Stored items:
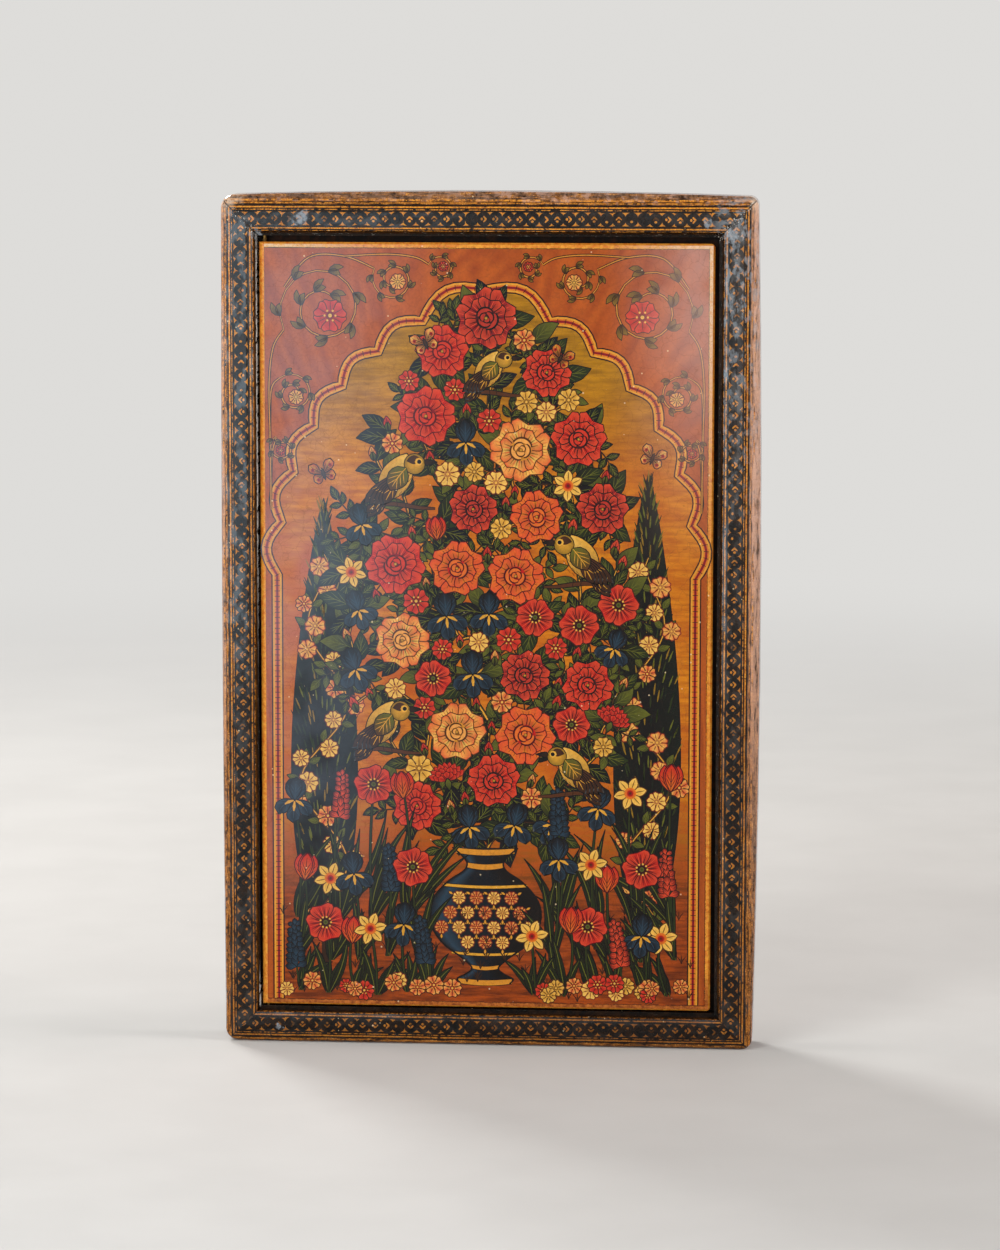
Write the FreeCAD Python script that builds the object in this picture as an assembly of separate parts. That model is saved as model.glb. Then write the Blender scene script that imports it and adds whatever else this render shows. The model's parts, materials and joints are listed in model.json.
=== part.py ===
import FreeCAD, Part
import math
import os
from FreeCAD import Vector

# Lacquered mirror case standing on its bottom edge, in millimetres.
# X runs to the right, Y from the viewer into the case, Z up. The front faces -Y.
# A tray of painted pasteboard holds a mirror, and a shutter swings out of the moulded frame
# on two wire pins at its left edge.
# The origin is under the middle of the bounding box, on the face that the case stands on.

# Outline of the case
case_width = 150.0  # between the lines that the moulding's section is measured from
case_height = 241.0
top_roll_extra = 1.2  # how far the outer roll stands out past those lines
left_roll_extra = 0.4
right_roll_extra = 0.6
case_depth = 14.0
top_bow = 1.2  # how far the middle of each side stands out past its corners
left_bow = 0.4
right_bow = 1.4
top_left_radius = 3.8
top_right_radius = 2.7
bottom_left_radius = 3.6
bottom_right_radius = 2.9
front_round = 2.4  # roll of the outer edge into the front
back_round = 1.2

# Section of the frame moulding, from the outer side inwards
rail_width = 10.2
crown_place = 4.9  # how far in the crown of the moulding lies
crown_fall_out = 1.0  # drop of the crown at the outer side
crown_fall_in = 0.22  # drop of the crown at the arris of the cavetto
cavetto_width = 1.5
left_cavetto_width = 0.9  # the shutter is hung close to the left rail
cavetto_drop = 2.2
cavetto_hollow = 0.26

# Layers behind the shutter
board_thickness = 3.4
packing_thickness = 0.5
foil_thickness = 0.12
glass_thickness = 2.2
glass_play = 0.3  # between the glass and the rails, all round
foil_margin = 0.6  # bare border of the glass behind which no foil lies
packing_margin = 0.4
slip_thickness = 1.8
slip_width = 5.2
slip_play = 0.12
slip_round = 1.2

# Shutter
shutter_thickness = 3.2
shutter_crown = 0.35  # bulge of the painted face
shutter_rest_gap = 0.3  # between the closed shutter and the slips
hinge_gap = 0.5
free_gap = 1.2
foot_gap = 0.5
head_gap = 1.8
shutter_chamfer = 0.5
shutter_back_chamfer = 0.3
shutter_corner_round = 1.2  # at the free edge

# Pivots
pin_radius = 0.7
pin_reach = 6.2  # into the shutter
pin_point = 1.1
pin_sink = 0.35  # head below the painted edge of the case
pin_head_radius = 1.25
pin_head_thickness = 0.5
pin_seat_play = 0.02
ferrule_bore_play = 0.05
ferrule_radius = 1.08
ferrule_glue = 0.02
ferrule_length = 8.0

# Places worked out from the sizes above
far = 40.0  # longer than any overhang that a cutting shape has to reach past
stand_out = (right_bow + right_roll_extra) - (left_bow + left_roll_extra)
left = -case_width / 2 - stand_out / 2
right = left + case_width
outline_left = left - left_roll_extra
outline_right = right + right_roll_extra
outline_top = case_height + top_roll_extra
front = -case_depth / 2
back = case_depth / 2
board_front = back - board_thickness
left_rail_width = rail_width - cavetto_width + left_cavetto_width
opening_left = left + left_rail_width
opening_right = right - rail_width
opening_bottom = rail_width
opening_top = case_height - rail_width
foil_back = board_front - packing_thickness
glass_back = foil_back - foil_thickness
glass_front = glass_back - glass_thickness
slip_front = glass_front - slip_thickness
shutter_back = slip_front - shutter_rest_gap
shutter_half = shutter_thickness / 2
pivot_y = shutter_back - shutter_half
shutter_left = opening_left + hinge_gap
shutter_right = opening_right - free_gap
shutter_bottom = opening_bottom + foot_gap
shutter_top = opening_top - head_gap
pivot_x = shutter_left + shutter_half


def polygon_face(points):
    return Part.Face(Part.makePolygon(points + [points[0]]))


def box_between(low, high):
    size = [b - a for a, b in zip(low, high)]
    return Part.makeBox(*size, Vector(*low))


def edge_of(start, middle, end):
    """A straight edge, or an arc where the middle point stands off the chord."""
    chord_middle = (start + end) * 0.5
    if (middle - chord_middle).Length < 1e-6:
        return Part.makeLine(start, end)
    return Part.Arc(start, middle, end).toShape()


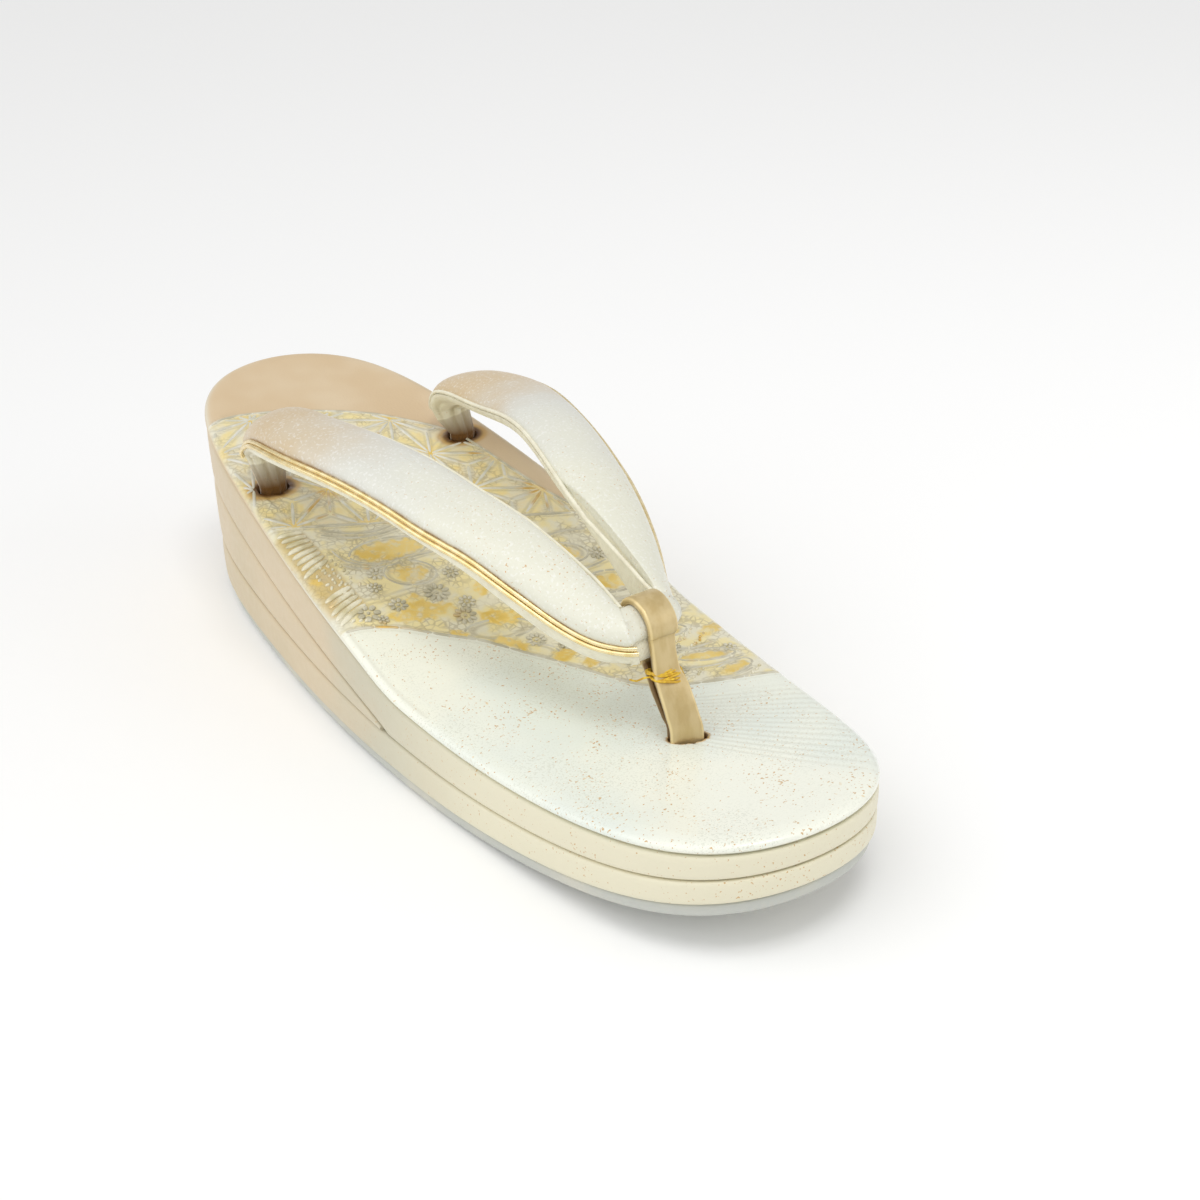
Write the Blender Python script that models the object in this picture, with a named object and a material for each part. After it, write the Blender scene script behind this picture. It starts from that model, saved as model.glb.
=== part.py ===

Task description: Copy every line exactly. Leave nothing out.

Solved problem:
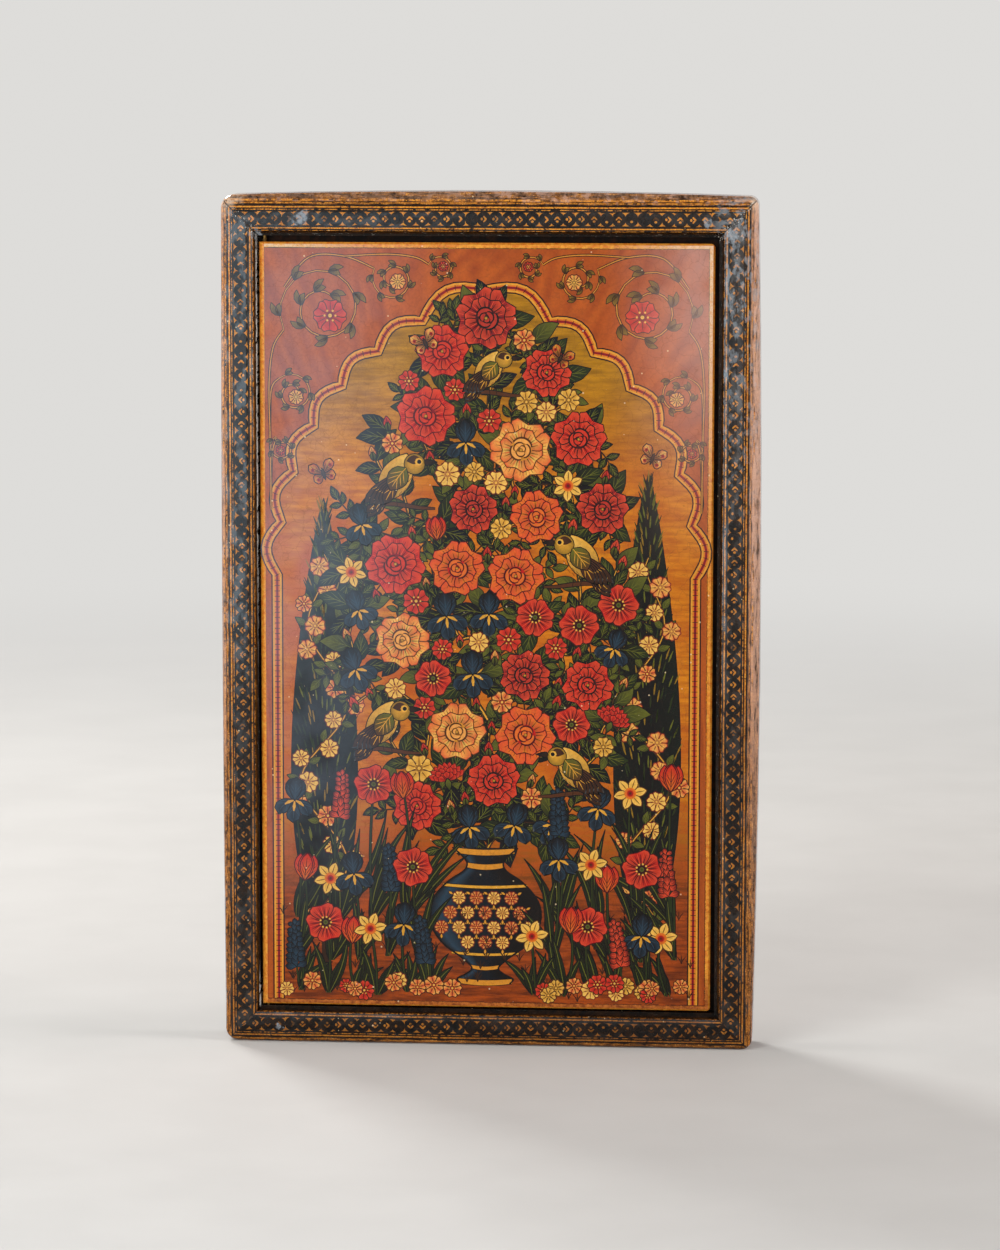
Write the FreeCAD Python script that builds the object in this picture as an assembly of separate parts. That model is saved as model.glb. Then write the Blender scene script that imports it and adds whatever else this render shows. The model's parts, materials and joints are listed in model.json.
=== part.py ===
import FreeCAD, Part
import math
import os
from FreeCAD import Vector

# Lacquered mirror case standing on its bottom edge, in millimetres.
# X runs to the right, Y from the viewer into the case, Z up. The front faces -Y.
# A tray of painted pasteboard holds a mirror, and a shutter swings out of the moulded frame
# on two wire pins at its left edge.
# The origin is under the middle of the bounding box, on the face that the case stands on.

# Outline of the case
case_width = 150.0  # between the lines that the moulding's section is measured from
case_height = 241.0
top_roll_extra = 1.2  # how far the outer roll stands out past those lines
left_roll_extra = 0.4
right_roll_extra = 0.6
case_depth = 14.0
top_bow = 1.2  # how far the middle of each side stands out past its corners
left_bow = 0.4
right_bow = 1.4
top_left_radius = 3.8
top_right_radius = 2.7
bottom_left_radius = 3.6
bottom_right_radius = 2.9
front_round = 2.4  # roll of the outer edge into the front
back_round = 1.2

# Section of the frame moulding, from the outer side inwards
rail_width = 10.2
crown_place = 4.9  # how far in the crown of the moulding lies
crown_fall_out = 1.0  # drop of the crown at the outer side
crown_fall_in = 0.22  # drop of the crown at the arris of the cavetto
cavetto_width = 1.5
left_cavetto_width = 0.9  # the shutter is hung close to the left rail
cavetto_drop = 2.2
cavetto_hollow = 0.26

# Layers behind the shutter
board_thickness = 3.4
packing_thickness = 0.5
foil_thickness = 0.12
glass_thickness = 2.2
glass_play = 0.3  # between the glass and the rails, all round
foil_margin = 0.6  # bare border of the glass behind which no foil lies
packing_margin = 0.4
slip_thickness = 1.8
slip_width = 5.2
slip_play = 0.12
slip_round = 1.2

# Shutter
shutter_thickness = 3.2
shutter_crown = 0.35  # bulge of the painted face
shutter_rest_gap = 0.3  # between the closed shutter and the slips
hinge_gap = 0.5
free_gap = 1.2
foot_gap = 0.5
head_gap = 1.8
shutter_chamfer = 0.5
shutter_back_chamfer = 0.3
shutter_corner_round = 1.2  # at the free edge

# Pivots
pin_radius = 0.7
pin_reach = 6.2  # into the shutter
pin_point = 1.1
pin_sink = 0.35  # head below the painted edge of the case
pin_head_radius = 1.25
pin_head_thickness = 0.5
pin_seat_play = 0.02
ferrule_bore_play = 0.05
ferrule_radius = 1.08
ferrule_glue = 0.02
ferrule_length = 8.0

# Places worked out from the sizes above
far = 40.0  # longer than any overhang that a cutting shape has to reach past
stand_out = (right_bow + right_roll_extra) - (left_bow + left_roll_extra)
left = -case_width / 2 - stand_out / 2
right = left + case_width
outline_left = left - left_roll_extra
outline_right = right + right_roll_extra
outline_top = case_height + top_roll_extra
front = -case_depth / 2
back = case_depth / 2
board_front = back - board_thickness
left_rail_width = rail_width - cavetto_width + left_cavetto_width
opening_left = left + left_rail_width
opening_right = right - rail_width
opening_bottom = rail_width
opening_top = case_height - rail_width
foil_back = board_front - packing_thickness
glass_back = foil_back - foil_thickness
glass_front = glass_back - glass_thickness
slip_front = glass_front - slip_thickness
shutter_back = slip_front - shutter_rest_gap
shutter_half = shutter_thickness / 2
pivot_y = shutter_back - shutter_half
shutter_left = opening_left + hinge_gap
shutter_right = opening_right - free_gap
shutter_bottom = opening_bottom + foot_gap
shutter_top = opening_top - head_gap
pivot_x = shutter_left + shutter_half


def polygon_face(points):
    return Part.Face(Part.makePolygon(points + [points[0]]))


def box_between(low, high):
    size = [b - a for a, b in zip(low, high)]
    return Part.makeBox(*size, Vector(*low))


def edge_of(start, middle, end):
    """A straight edge, or an arc where the middle point stands off the chord."""
    chord_middle = (start + end) * 0.5
    if (middle - chord_middle).Length < 1e-6:
        return Part.makeLine(start, end)
    return Part.Arc(start, middle, end).toShape()


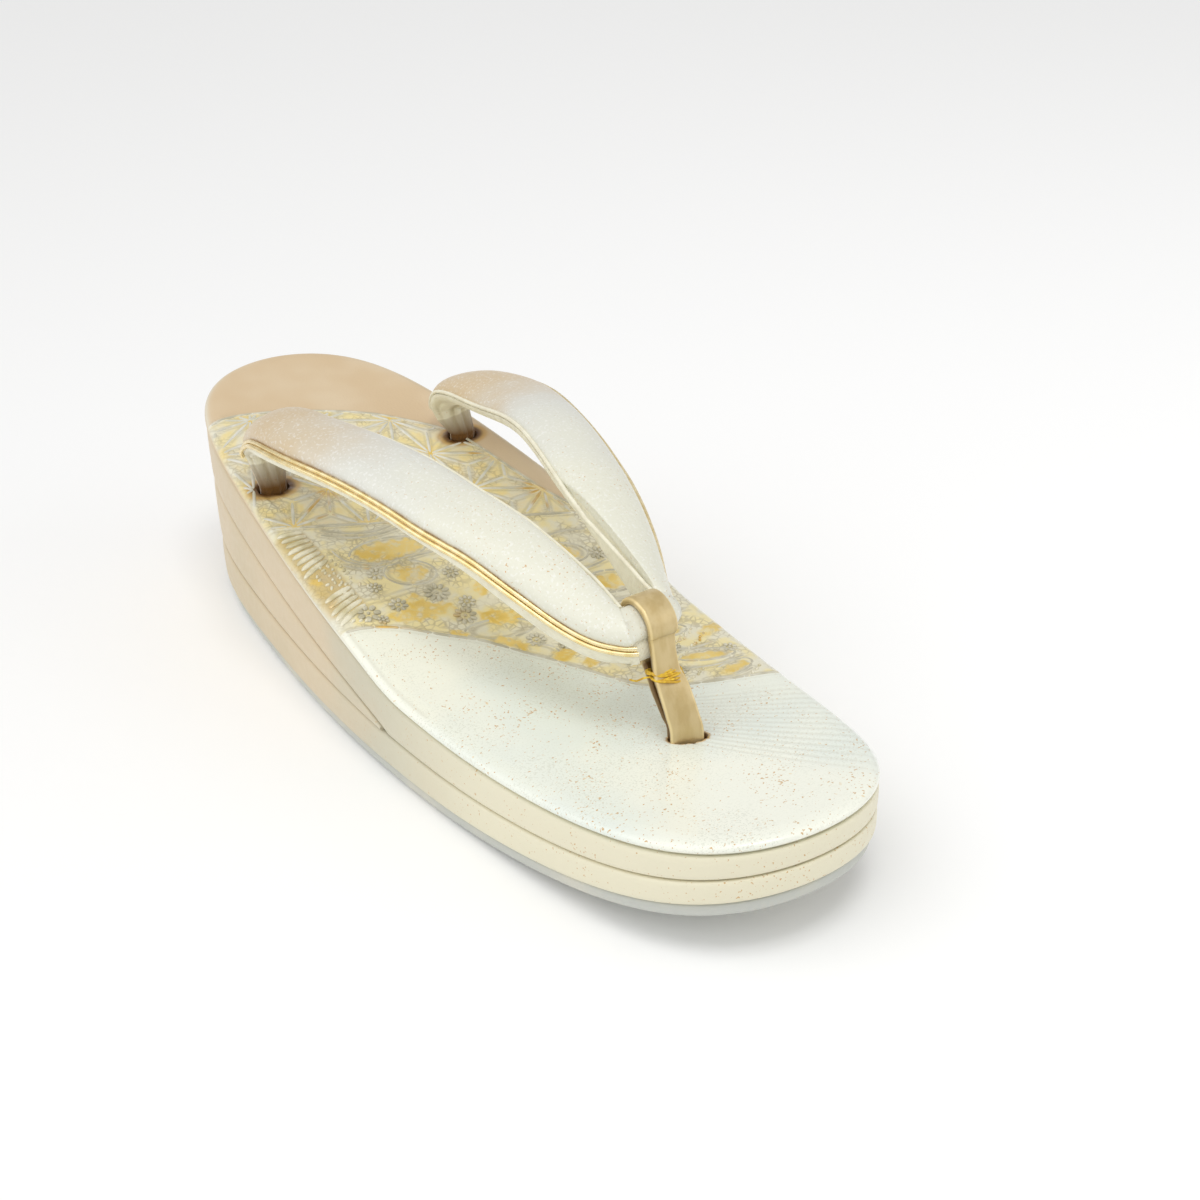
Write the Blender Python script that models the object in this picture, with a named object and a material for each part. After it, write the Blender scene script behind this picture. It starts from that model, saved as model.glb.
=== part.py ===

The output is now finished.